Are you putting your own pet's health at risk by fostering?

    If a yes or no answer must be given here then I'd have to say yes, technically you are. However, over the 10 years I've been fostering I've cared for dozens of dogs with upper respiratory, a.k.a., kennel cough, and mine have never caught it (many dogs leaving traditional shelters do have kennel cough). I've also had a foster puppy break with parvo (heartbreaking) and my dogs never caught it, as was the case with a distemper puppy. I would never knowingly take home a dog with distemper or parvo, nor should any dog owner, unless you have a serious isolation area and extensive knowledge on these diseases.

General rules on health risks: 
-The younger the pet, the more likely it could be incubating a serious illness
-The longer it has spent in the shelter the more likely it's sickly, if it's a pet that has been in the shelter system before and was returned to shelter (for whatever reason) it should have better immunity to common shelter diseases (unless it's still very young)
-If your own pet is from a shelter or adoption center it should have better immunity to diseases common in shelters, and regular, annual vaccinations increase your pet's odds of staying healthy though they don't offer a guarantee.
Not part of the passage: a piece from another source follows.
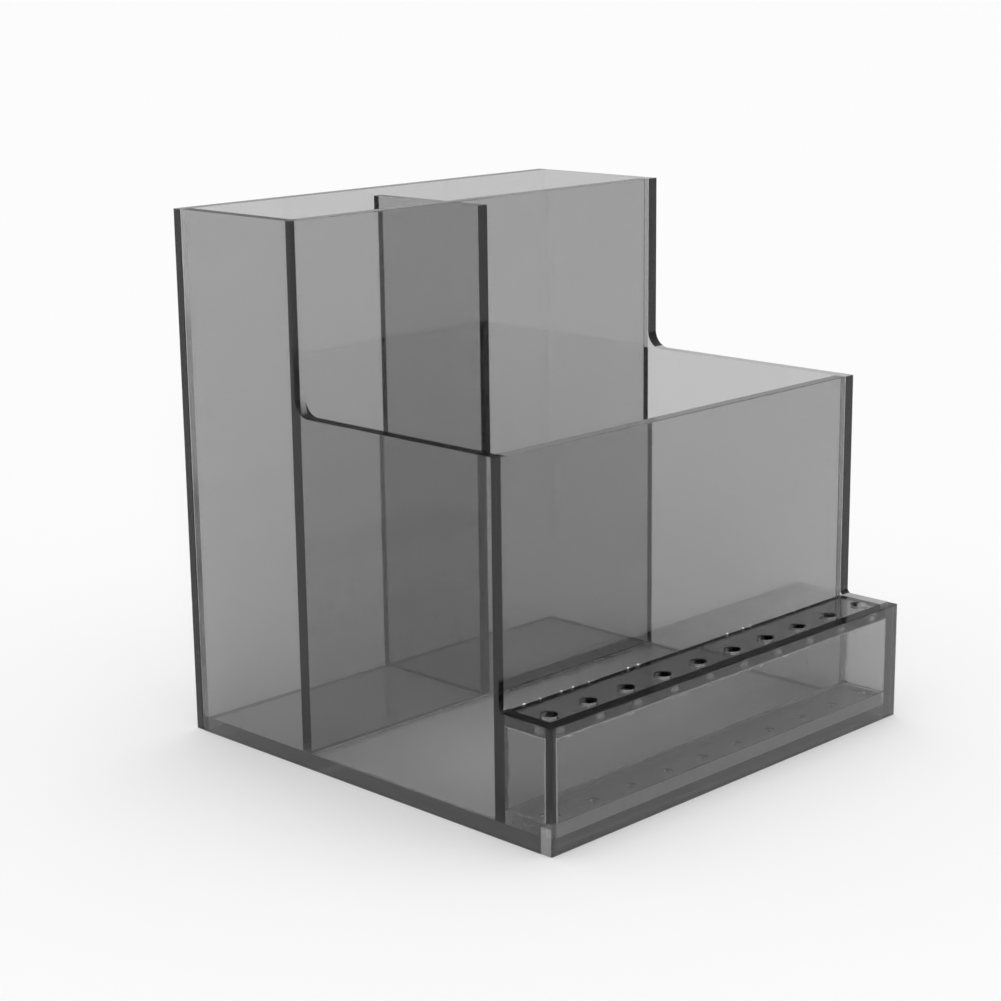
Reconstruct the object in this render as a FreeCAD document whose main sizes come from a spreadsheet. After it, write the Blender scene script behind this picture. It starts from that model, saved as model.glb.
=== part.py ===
import FreeCAD, Part
import Sketcher
import os

# A desk holder for nail drill bits, built from ten flat sheets of tinted acrylic that are cemented
# edge to edge. It steps down in three tiers from back to front: two tall cells, one open middle
# compartment, and a low closed rack whose top plate has a row of holes for the bits' shanks.
#
# Lengths are in millimetres. The origin is under the middle of the holder, on the surface that it
# stands on, with +Z up, the rack facing -Y and the row of holes along X.

SIZES = (
    ("overall_width", 100.0, "outer width, side face to side face"),
    ("overall_depth", 97.0, "outer depth, rack front to back wall"),
    ("overall_height", 103.0, "outer height of the rear tier"),
    ("sheet_thickness", 2.5, "thickness of every sheet"),
    ("rack_depth", 12.2, "rack front to the front face of the front wall"),
    ("rack_height", 23.0, "height of the rack tier"),
    ("middle_depth", 51.1, "front face of the front wall to front face of the middle wall"),
    ("middle_height", 67.5, "height of the middle tier"),
    ("divider_drop", 1.5, "how far the rear divider stops below the rim"),
    ("upper_step_radius", 3.5, "inner corner of the side panels at the upper step"),
    ("lower_step_radius", 1.0, "inner corner of the side panels at the lower step"),
    ("hole_count", 10, "holes in the rack's top plate"),
    ("hole_diameter", 3.0, "bit hole"),
    ("hole_end_margin", 5.45, "side face to the centre of the first hole"),
    ("hole_row_setback", 5.6, "rack front to the centre line of the holes"),
    ("pit_diameter", 1.5, "blind pit under each hole, for the shank's end"),
    ("pit_depth", 0.8, "depth of each pit"),
)

# Lengths that follow from the driving sizes, as expressions that the document evaluates.
WIDTH = "Sizes.overall_width"
HEIGHT = "Sizes.overall_height"
SHEET = "Sizes.sheet_thickness"
CLEAR_WIDTH = "(Sizes.overall_width - 2 * Sizes.sheet_thickness)"
CLEAR_DEPTH = "(Sizes.overall_depth - 2 * Sizes.sheet_thickness)"
RACK_CLEAR_DEPTH = "(Sizes.rack_depth - Sizes.sheet_thickness)"
MIDDLE_WALL_SETBACK = "(Sizes.rack_depth + Sizes.middle_depth)"
REAR_CLEAR_DEPTH = f"(Sizes.overall_depth - {MIDDLE_WALL_SETBACK} - 2 * Sizes.sheet_thickness)"
HOLE_ROW_LENGTH = "(Sizes.overall_width - 2 * Sizes.hole_end_margin)"

# Places of the sheets' faces in the holder's frame.
LEFT = "(-Sizes.overall_width / 2)"
LEFT_INNER = f"({LEFT} + Sizes.sheet_thickness)"
RIGHT_INNER = "(Sizes.overall_width / 2 - Sizes.sheet_thickness)"
FRONT = "(-Sizes.overall_depth / 2)"
FRONT_INNER = f"({FRONT} + Sizes.sheet_thickness)"
BACK_INNER = "(Sizes.overall_depth / 2 - Sizes.sheet_thickness)"
FRONT_WALL = f"({FRONT} + Sizes.rack_depth)"
MIDDLE_WALL = f"({FRONT} + {MIDDLE_WALL_SETBACK})"

TOLERANCE = 1e-6


def write_sizes(document):
    """Puts the driving sizes in a spreadsheet, one row each: name, value with its alias, note."""
    sheet = document.addObject("Spreadsheet::Sheet", "Sizes")
    for row, (alias, value, note) in enumerate(SIZES, start=1):
        sheet.set(f"A{row}", alias)
        sheet.set(f"B{row}", str(value))
        sheet.set(f"C{row}", note)
        sheet.setAlias(f"B{row}", alias)
    document.recompute()


def origin_feature(body, role):
    """Returns one of the planes or axes of a body's own origin."""
    return next(feature for feature in body.Origin.OriginFeatures if feature.Role == role)


def sketch_on(body, plane, name):
    """Makes a sketch on one of the body's own origin planes."""
    sketch = body.newObject("Sketcher::SketchObject", name)
    sketch.AttachmentSupport = [(origin_feature(body, plane), "")]
    sketch.MapMode = "FlatFace"
    return sketch


def tie_point(sketch, geometry, point, name, across, up):
    """Ties a point to the sketch's origin with one expression along each of its two axes."""
    for kind, axis, expression in (("DistanceX", -2, across), ("DistanceY", -1, up)):
        if expression == "0":
            sketch.addConstraint(Sketcher.Constraint("PointOnObject", geometry, point, axis))
            continue
        value = sketch.evalExpression(expression)
        index = sketch.addConstraint(Sketcher.Constraint(kind, -1, 1, geometry, point, value))
        label = f"{name}_{kind}"
        sketch.renameConstraint(index, label)
        sketch.setExpression(f"Constraints.{label}", expression)


def draw_outline(sketch, corners):
    """Draws a closed outline of straight cuts through corners given as pairs of expressions."""
    points = [
        FreeCAD.Vector(sketch.evalExpression(across), sketch.evalExpression(up), 0)
        for across, up in corners
    ]
    following = points[1:] + points[:1]
    sketch.addGeometry([Part.LineSegment(a, b) for a, b in zip(points, following)], False)
    for index, (across, up) in enumerate(corners):
        previous = (index - 1) % len(corners)
        sketch.addConstraint(Sketcher.Constraint("Coincident", previous, 2, index, 1))
        tie_point(sketch, index, 1, f"corner_{index}", across, up)


def cut_sheet(document, name, plane, corners, place):
    """Makes a sheet cut to an outline. It is as thick as every sheet, towards the positive axis
    from the plane, and its body's origin is put at the place given by three expressions."""
    body = document.addObject("PartDesign::Body", name)
    body.Label = name
    outline = sketch_on(body, plane, f"{name}_outline")
    draw_outline(outline, corners)
    pad = body.newObject("PartDesign::Pad", f"{name}_sheet")
    pad.Profile = outline
    pad.setExpression("Length", SHEET)
    pad.Reversed = plane == "XZ_Plane"
    for axis, expression in zip("xyz", place):
        body.setExpression(f"Placement.Base.{axis}", expression)
    document.recompute()
    return body


def rectangle(across, up):
    """Returns the corners of a rectangle that starts at the sketch's origin."""
    return (("0", "0"), (across, "0"), (across, up), ("0", up))


def round_inner_corner(document, body, name, along, up, radius):
    """Rounds the edge of a side panel that runs through the sheet at one corner of its outline."""
    sharp = body.Tip
    corner = (sharp.evalExpression(along), sharp.evalExpression(up))
    edges = [
        f"Edge{index}"
        for index, edge in enumerate(sharp.Shape.Edges, start=1)
        if all(
            abs(vertex.Y - corner[0]) < TOLERANCE and abs(vertex.Z - corner[1]) < TOLERANCE
            for vertex in edge.Vertexes
        )
    ]
    fillet = body.newObject("PartDesign::Fillet", f"{body.Name}_{name}")
    fillet.Base = (sharp, edges)
    fillet.setExpression("Radius", radius)
    document.recompute()


def make_side_panel(document, name, across):
    """Makes a stepped side panel, which stands between the rack's front panel and the back wall."""
    middle_step = f"({MIDDLE_WALL_SETBACK} - Sizes.sheet_thickness)"
    corners = (
        ("0", "0"),
        (CLEAR_DEPTH, "0"),
        (CLEAR_DEPTH, HEIGHT),
        (middle_step, HEIGHT),
        (middle_step, "Sizes.middle_height"),
        (RACK_CLEAR_DEPTH, "Sizes.middle_height"),
        (RACK_CLEAR_DEPTH, "Sizes.rack_height"),
        ("0", "Sizes.rack_height"),
    )
    body = cut_sheet(document, name, "YZ_Plane", corners, (across, FRONT_INNER, "0"))
    round_inner_corner(
        document, body, "upper_step", middle_step, "Sizes.middle_height", "Sizes.upper_step_radius"
    )
    round_inner_corner(
        document, body, "lower_step", RACK_CLEAR_DEPTH, "Sizes.rack_height", "Sizes.lower_step_radius"
    )
    return body


def bore_row(document, body, diameter, depth):
    """Bores the row of round holes down from the top face of a sheet that lies in the rack."""
    circle = sketch_on(body, "XY_Plane", f"{body.Name}_first_hole")
    circle.setExpression("AttachmentOffset.Base.z", SHEET)
    across = "(Sizes.hole_end_margin - Sizes.sheet_thickness)"
    along = "(Sizes.hole_row_setback - Sizes.sheet_thickness)"
    centre = FreeCAD.Vector(circle.evalExpression(across), circle.evalExpression(along), 0)
    width = circle.evalExpression(diameter)
    circle.addGeometry(Part.Circle(centre, FreeCAD.Vector(0, 0, 1), width / 2), False)
    tie_point(circle, 0, 3, "centre", across, along)
    circle.addConstraint(Sketcher.Constraint("Diameter", 0, width))
    circle.renameConstraint(circle.ConstraintCount - 1, "diameter")
    circle.setExpression("Constraints.diameter", diameter)

    whole = body.Shape.Volume
    hole = body.newObject("PartDesign::Pocket", f"{body.Name}_hole")
    hole.Profile = circle
    hole.setExpression("Length", depth)
    row = body.newObject("PartDesign::LinearPattern", f"{body.Name}_row")
    row.Originals = [hole]
    row.Direction = (origin_feature(body, "X_Axis"), [""])
    row.setExpression("Length", HOLE_ROW_LENGTH)
    row.setExpression("Occurrences", "Sizes.hole_count")
    body.Tip = row
    document.recompute()
    removed = whole - body.Shape.Volume
    expected = row.Occurrences * hole.Length.Value * Part.Face(circle.Shape).Area
    if abs(removed - expected) > TOLERANCE * whole:
        raise RuntimeError(f"{body.Label}: the row took away {removed:.3f}, not {expected:.3f}")


def build(document):
    """Makes the ten sheets, from the base up and from the front to the back."""
    flat, upright, lengthwise = "XY_Plane", "XZ_Plane", "YZ_Plane"
    base_outline = rectangle(CLEAR_WIDTH, CLEAR_DEPTH)
    rack_outline = rectangle(CLEAR_WIDTH, RACK_CLEAR_DEPTH)
    rack_top = "(Sizes.rack_height - Sizes.sheet_thickness)"
    divider_height = f"({HEIGHT} - Sizes.divider_drop - Sizes.sheet_thickness)"

    base = cut_sheet(document, "base_panel", flat, base_outline, (LEFT_INNER, FRONT_INNER, "0"))
    left_side = make_side_panel(document, "left_side_panel", LEFT)
    right_side = make_side_panel(document, "right_side_panel", RIGHT_INNER)
    rack_front = cut_sheet(
        document, "rack_front_panel", upright, rectangle(WIDTH, "Sizes.rack_height"), (LEFT, FRONT, "0")
    )
    seat_strip = cut_sheet(
        document, "rack_seat_strip", flat, rack_outline, (LEFT_INNER, FRONT_INNER, SHEET)
    )
    bore_row(document, seat_strip, "Sizes.pit_diameter", "Sizes.pit_depth")
    top_plate = cut_sheet(
        document, "rack_top_plate", flat, rack_outline, (LEFT_INNER, FRONT_INNER, rack_top)
    )
    bore_row(document, top_plate, "Sizes.hole_diameter", SHEET)
    front_wall = cut_sheet(
        document,
        "front_wall",
        upright,
        rectangle(CLEAR_WIDTH, "(Sizes.middle_height - Sizes.sheet_thickness)"),
        (LEFT_INNER, FRONT_WALL, SHEET),
    )
    middle_wall = cut_sheet(
        document,
        "middle_wall",
        upright,
        rectangle(CLEAR_WIDTH, f"({HEIGHT} - Sizes.sheet_thickness)"),
        (LEFT_INNER, MIDDLE_WALL, SHEET),
    )
    divider = cut_sheet(
        document,
        "rear_divider",
        lengthwise,
        rectangle(REAR_CLEAR_DEPTH, divider_height),
        ("(-Sizes.sheet_thickness / 2)", f"({MIDDLE_WALL} + Sizes.sheet_thickness)", SHEET),
    )
    back_wall = cut_sheet(
        document, "back_wall", upright, rectangle(WIDTH, HEIGHT), (LEFT, BACK_INNER, "0")
    )
    return (
        base,
        left_side,
        right_side,
        rack_front,
        seat_strip,
        top_plate,
        front_wall,
        middle_wall,
        divider,
        back_wall,
    )


def check(document, sheets):
    """Stops if a feature failed to compute or a sheet isn't one valid closed solid."""
    for item in document.Objects:
        if {"Invalid", "Error"} & set(item.State):
            raise RuntimeError(f"{item.Label} failed: {item.State}")
    for sheet in sheets:
        shape = sheet.Shape
        if shape.isNull() or not shape.isValid() or len(shape.Solids) != 1:
            raise RuntimeError(f"{sheet.Label} isn't one valid solid")


def main():
    document = FreeCAD.newDocument("nail_drill_bit_holder")
    write_sizes(document)
    sheets = build(document)
    document.recompute()
    check(document, sheets)
    os.makedirs("parts", exist_ok=True)
    for sheet in sheets:
        sheet.Shape.exportStep(f"parts/{sheet.Label}.step")
        box = sheet.Shape.BoundBox
        print(
            f"{sheet.Label}: volume {sheet.Shape.Volume:.1f}, "
            f"from ({box.XMin:.2f}, {box.YMin:.2f}, {box.ZMin:.2f}) "
            f"to ({box.XMax:.2f}, {box.YMax:.2f}, {box.ZMax:.2f})"
        )


main()
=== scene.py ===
import math

import bmesh
import bpy
import numpy as np
from mathutils import Matrix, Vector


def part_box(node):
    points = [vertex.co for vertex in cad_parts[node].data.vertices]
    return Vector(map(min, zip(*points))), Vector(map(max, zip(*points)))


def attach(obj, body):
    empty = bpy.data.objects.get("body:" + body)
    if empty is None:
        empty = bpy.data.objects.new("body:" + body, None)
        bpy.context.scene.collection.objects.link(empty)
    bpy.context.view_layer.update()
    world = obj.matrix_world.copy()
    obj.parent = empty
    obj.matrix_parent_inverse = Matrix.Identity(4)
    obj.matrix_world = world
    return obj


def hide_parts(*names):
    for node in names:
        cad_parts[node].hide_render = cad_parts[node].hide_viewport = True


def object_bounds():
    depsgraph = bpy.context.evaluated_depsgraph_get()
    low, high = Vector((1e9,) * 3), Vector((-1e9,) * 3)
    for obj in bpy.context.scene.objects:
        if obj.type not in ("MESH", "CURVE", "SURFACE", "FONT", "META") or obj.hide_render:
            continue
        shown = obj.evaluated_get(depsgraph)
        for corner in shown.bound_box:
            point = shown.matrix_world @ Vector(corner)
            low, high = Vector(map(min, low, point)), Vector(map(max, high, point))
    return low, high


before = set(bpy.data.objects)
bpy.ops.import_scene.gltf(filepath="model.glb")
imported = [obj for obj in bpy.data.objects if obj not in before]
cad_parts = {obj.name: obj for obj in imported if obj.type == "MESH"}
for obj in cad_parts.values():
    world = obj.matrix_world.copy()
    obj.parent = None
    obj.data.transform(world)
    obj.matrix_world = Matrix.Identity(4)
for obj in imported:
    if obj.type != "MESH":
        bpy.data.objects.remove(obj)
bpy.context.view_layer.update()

MM = 0.001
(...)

    You could compare the risks to that of babysitting a child that goes to daycare every day with your baby at home... sure there's a chance your child will catch that 'daycare icky cold,' but he or she will survive.  I am not a veterinarian and these opinions are based on my own extensive experience fostering, that of other fosters and years spent working and volunteering in high-volume shelters.

    In a country that still euthanizes an estimated 1.5 million shelter pets per year (, much room for improvement remains. 
Pet overpopulation and unwanted pets are community problems that require community solutions. 
By fostering you can become an immediate and intricate part of the solution. 
    Hopefully this information has been helpful to those of you considering fostering, and prompted others that weren't considering it to do just that!

Note from the Author: This was initially written in 2013, during my time working as an Adoption Coordinator (and Foster Coordinator on the side!) at Miami Dade Animal Services.